Buffalo earned a record of 5-13 during the month of January. Overall, the Braves were 16-44, falling to 24.5 games behind the Atlantic Division leaders, the New York Knicks.

February
Buffalo began February with two more losses in a row, extending their losing skid to seven games. The club ended their losing streak with a 106-99 victory over the New York Knicks, which was the Braves second victory over New York during the season, as Buffalo was led by Don May and his 29 points. In their following game, the Braves defeated the Cleveland Cavaliers 111-106, as May led the team with 35 points. Following their two game winning streak, Buffalo would end the month by dropping seven of their remaining eight games. Their lone win was a 118-114 decision over the Washington Bullets on February 17.
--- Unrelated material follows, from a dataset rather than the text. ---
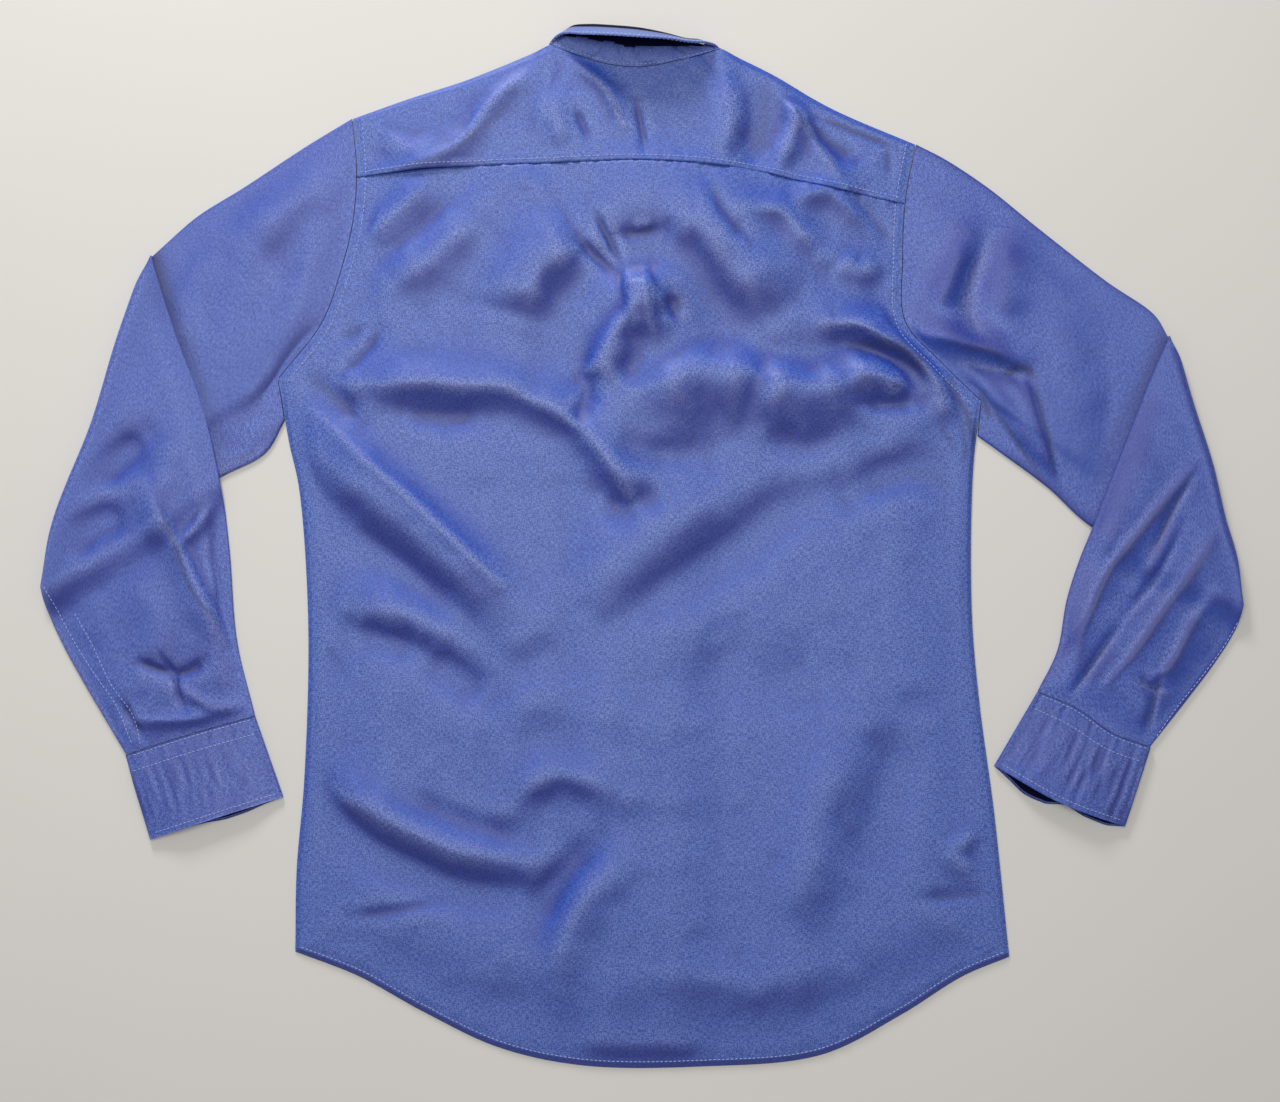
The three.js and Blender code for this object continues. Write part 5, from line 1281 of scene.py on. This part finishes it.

The Braves finished February with a 3-9 record, dropping their overall win–loss record to 19-53, remaining in the Atlantic Division cellar and dropping to 27 games behind the first place New York Knicks.

March
The Braves began March with a 131-118 loss to the Los Angeles Lakers. In the loss, Don May scored 40 points for Buffalo. In their next game, Buffalo dropped a close 116-113 game to the Milwaukee Bucks, extending their losing streak to seven games. The Braves ended their losing streak and won their twentieth game of the season with a 120-109 victory over the Cleveland Cavaliers on March 6. In their following game, the Braves defeated the Portland Trail Blazers 114-98 to win consecutive games for the first time since the middle of February. After a loss to the San Diego Rockets, the Braves defeated the Los Angeles Lakers on the road 116-109 as seven different players earned 10 or more points for the Braves. Buffalo would finish the season with four straight losses.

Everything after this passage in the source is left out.